■ Given information
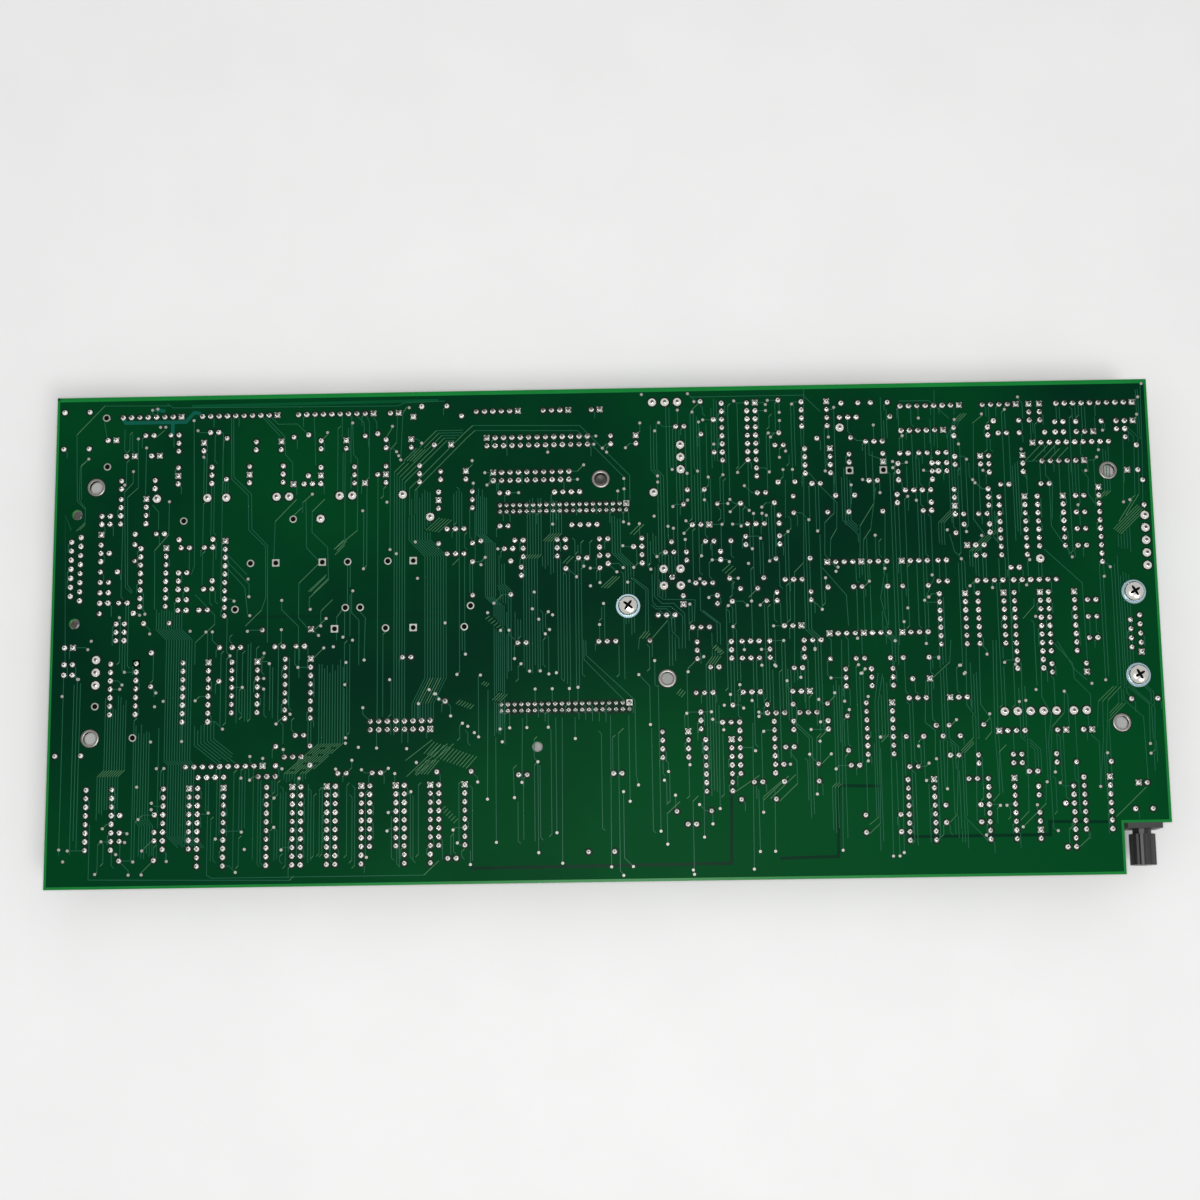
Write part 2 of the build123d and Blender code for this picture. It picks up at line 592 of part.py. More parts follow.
def light_leads():
    places = []
    for x, y, pins in CHIPS:
        places += run(x, y, pins, 0, 4) + run(x + ROW_GAP, y, pins, 0, 4)
    for x, y, leads, dx, dy in NETWORKS:
        places += run(x, y, leads, dx, dy)
    for table, turned in (
        (FLAT_ALONG_X, False), (FLAT_ALONG_Y, True), (CAPACITORS_ALONG_X, False), (CAPACITORS_ALONG_Y, True)
    ):
        for x, y, spacing in table:
            places += pair(x, y, spacing, turned)
    for x, y, dx, dy in THREE_LEADS + JUMPERS:
        places += run(x, y, 3, dx, dy)
    for x, y, pins in WIRE_HEADERS:
        places += run(x, y, pins, 4, 0)
    for x, y, pins in BLOCK_HEADERS:
        places += run(x, y, pins, 4, 0) + run(x, y + 4, pins, 4, 0)
    for row in SOCKET_ROWS:
        for side in (-0.5, 0.5):
            y = row + side * SOCKET_PITCH / STEP
            places += run(SOCKET_LEFT, y, SOCKET_CONTACTS, SOCKET_PITCH / STEP, 0)
    for x, y, contacts, gap, flange, shell in D_CONNECTORS.values():
        places += d_contacts(contacts, x, y)
    places += FIBRE_PINS + POSTS
    return places


def heavy_leads():
    places = list(HEAVY_POSTS)
    for x, y, pins, dx, dy in TERMINAL_BLOCKS:
        places += run(x, y, pins, dx, dy)
    for x, y, spacing, diameter in CANS:
        places += [(x, y), (x + spacing, y)]
    x, y = COAX_JACK
    span = COAX_HALF_SPAN
    places += [(x, y)] + [(x + a * span, y + b * span) for a in (-1, 1) for b in (-1, 1)]
    return places


def joints(places, radius):
    return [spike(at(x, y), radius, JOINT_HEIGHT, JOINT_SIDES, TOPSIDE) for x, y in places]


def pins_below(places, radius, length, root_z):
    return [spike(at(x, y), radius, length, PIN_SIDES, root_z, down=True) for x, y in places]


def header_pins():
    """Pins standing out of the headers, and the posts that stand alone."""
    long_pins, short_pins = [], []
    for x, y, count in WIRE_HEADERS:
        long_pins += run(x, y, count, 4, 0)
    for x, y, count in BLOCK_HEADERS:
        short_pins += run(x, y, count, 4, 0) + run(x, y + 4, count, 4, 0)
    for x, y, dx, dy in JUMPERS:
        short_pins += run(x, y, 3, dx, dy)
    pins = pins_below(long_pins, PIN_R, 7.0, UNDERSIDE - WIRE_BASE_HEIGHT)
    pins += pins_below(short_pins, PIN_R, 6.0, UNDERSIDE - BLOCK_BASE_HEIGHT)
    return pins + pins_below(POSTS + HEAVY_POSTS, POST_R, 6.0, UNDERSIDE)


os.makedirs("parts", exist_ok=True)

export([circuit_board()], "circuit_board")

number = {}
for x, y, pins in CHIPS:
    kind = f"chip_{2 * pins}pin"
    number[kind] = number.get(kind, 0) + 1
    export([chip(x, y, pins)], f"{kind}_{number[kind]}")
legs = []
for x, y, pins in CHIPS:
    for place_x, place_y in run(x, y, pins, 0, 4):
        legs += [leg(place_x, place_y, -1), leg(place_x, place_y, 1)]
export(legs, "chip_legs")

export([network(*row) for row in NETWORKS], "resistor_networks")
export(
    [axial(*row, False) for row in FLAT_ALONG_X] + [axial(*row, True) for row in FLAT_ALONG_Y],
    "resistors",
)
export(
    [capacitor(*row, False) for row in CAPACITORS_ALONG_X] + [capacitor(*row, True) for row in CAPACITORS_ALONG_Y],
    "ceramic_capacitors",
)
export([transistor(*row) for row in THREE_LEADS], "transistors")
export([can(*row) for row in CANS], "electrolytic_capacitors")
export(
    [wire_header(*row) for row in WIRE_HEADERS]
    + [block_header(*row) for row in BLOCK_HEADERS]
    + [jumper(*row) for row in JUMPERS],
    "pin_headers",
)
export(header_pins(), "header_pins")
export([terminal_block(*row) for row in TERMINAL_BLOCKS], "terminal_blocks")
export([coax_jack()], "coax_jack")

export([module_board()], "module_board")
export(module_sockets(), "module_sockets")
export(module_plugs(), "module_plugs")
for node, solids in module_chips().items():
    export(solids, node)
export(spacers(), "hexagon_spacers")

for connector in D_CONNECTORS:
    for node, solids in d_connector(connector).items():
        export(solids, node)

export([Pos(place.X, place.Y, 0) * screw() for place in screw_places()], "fixing_screws")
export([Pos(place.X, place.Y, 0) * washer() for place in screw_places()], "screw_washers")
export([fibre_body()], "fibre_receptacle")
export([fibre_nut()], "fibre_lock_nut")

export(joints(light_leads(), JOINT_R), "solder_joints")
export(joints(heavy_leads(), HEAVY_JOINT_R), "heavy_solder_joints")
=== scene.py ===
# %% [markdown]
# # A through-hole processor board, lying solder side up
# The board is a sheet of green coated glass laminate. Its parts are on the side that faces the table,
# and their leads come up through plated holes and end in solder joints. This lesson dresses the packed
# CAD part: the plain solids give every place, and mesh code adds the solder, the copper lines and the leads.

# %% Load the fixed frame
import random
from math import cos, pi, radians, sin

import bpy
import numpy as np
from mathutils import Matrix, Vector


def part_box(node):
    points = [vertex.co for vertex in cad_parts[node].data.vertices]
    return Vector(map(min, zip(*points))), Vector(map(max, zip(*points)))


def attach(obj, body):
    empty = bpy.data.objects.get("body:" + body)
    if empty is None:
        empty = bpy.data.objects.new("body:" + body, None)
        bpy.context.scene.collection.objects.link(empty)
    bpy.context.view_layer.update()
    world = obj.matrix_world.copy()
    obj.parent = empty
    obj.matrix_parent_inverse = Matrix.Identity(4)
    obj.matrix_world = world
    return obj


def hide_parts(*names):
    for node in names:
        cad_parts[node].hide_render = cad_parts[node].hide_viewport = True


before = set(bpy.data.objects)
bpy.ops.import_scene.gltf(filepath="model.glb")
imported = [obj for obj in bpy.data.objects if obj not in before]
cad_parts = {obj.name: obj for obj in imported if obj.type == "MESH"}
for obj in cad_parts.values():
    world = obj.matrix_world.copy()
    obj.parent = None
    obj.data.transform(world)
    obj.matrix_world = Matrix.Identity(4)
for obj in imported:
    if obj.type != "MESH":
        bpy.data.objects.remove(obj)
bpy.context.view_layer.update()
chance = random.Random(7)

# %% [markdown]
# ## The grid of the leads
# Boards of this kind are drawn on a grid of 25 thousandths of an inch, which is 0.635 mm. Every place on
# the solder side is given in grid steps from the board's front left corner, and `at` turns steps into metres.

# %% Grid, heights and the top face
MM = 0.001
STEP = 0.635 * MM
board_low, board_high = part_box("circuit_board")
TOP = board_high.z
UNDER = board_low.z
LEFT_MARGIN = 1.71 * MM     # from the board's left side to the grid's first column
FRONT_MARGIN = 2.41 * MM    # from the board's front side to the grid's first row
GRID_X = board_low.x + LEFT_MARGIN
GRID_Y = board_low.y + FRONT_MARGIN


def at(x, y):
    """Metres across and along of a place in grid steps."""
    return GRID_X + x * STEP, GRID_Y + y * STEP


def steps_of(px, py):
    """Grid steps of a place in metres."""
    return (px - GRID_X) / STEP, (py - GRID_Y) / STEP


print("solder side at", round(TOP / MM, 2), "mm, component side at", round(UNDER / MM, 2), "mm")

# %% [markdown]
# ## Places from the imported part
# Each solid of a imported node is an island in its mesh. Corners that share a place are one corner, and
# corners that share a face are one island. The islands' boxes say where each joint, resistor or leg is, so
# the pieces made here stand where the CAD says.

# %% Read the islands of a node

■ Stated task
Reproduce, without alteration, solely the lines beginning at the line that includes "for connector in" and ending at the line that includes "points = [vertex.co", both lines included.

■ Solution to the exercise
for connector in D_CONNECTORS:
    for node, solids in d_connector(connector).items():
        export(solids, node)

export([Pos(place.X, place.Y, 0) * screw() for place in screw_places()], "fixing_screws")
export([Pos(place.X, place.Y, 0) * washer() for place in screw_places()], "screw_washers")
export([fibre_body()], "fibre_receptacle")
export([fibre_nut()], "fibre_lock_nut")

export(joints(light_leads(), JOINT_R), "solder_joints")
export(joints(heavy_leads(), HEAVY_JOINT_R), "heavy_solder_joints")
=== scene.py ===
# %% [markdown]
# # A through-hole processor board, lying solder side up
# The board is a sheet of green coated glass laminate. Its parts are on the side that faces the table,
# and their leads come up through plated holes and end in solder joints. This lesson dresses the packed
# CAD part: the plain solids give every place, and mesh code adds the solder, the copper lines and the leads.

# %% Load the fixed frame
import random
from math import cos, pi, radians, sin

import bpy
import numpy as np
from mathutils import Matrix, Vector


def part_box(node):
    points = [vertex.co for vertex in cad_parts[node].data.vertices]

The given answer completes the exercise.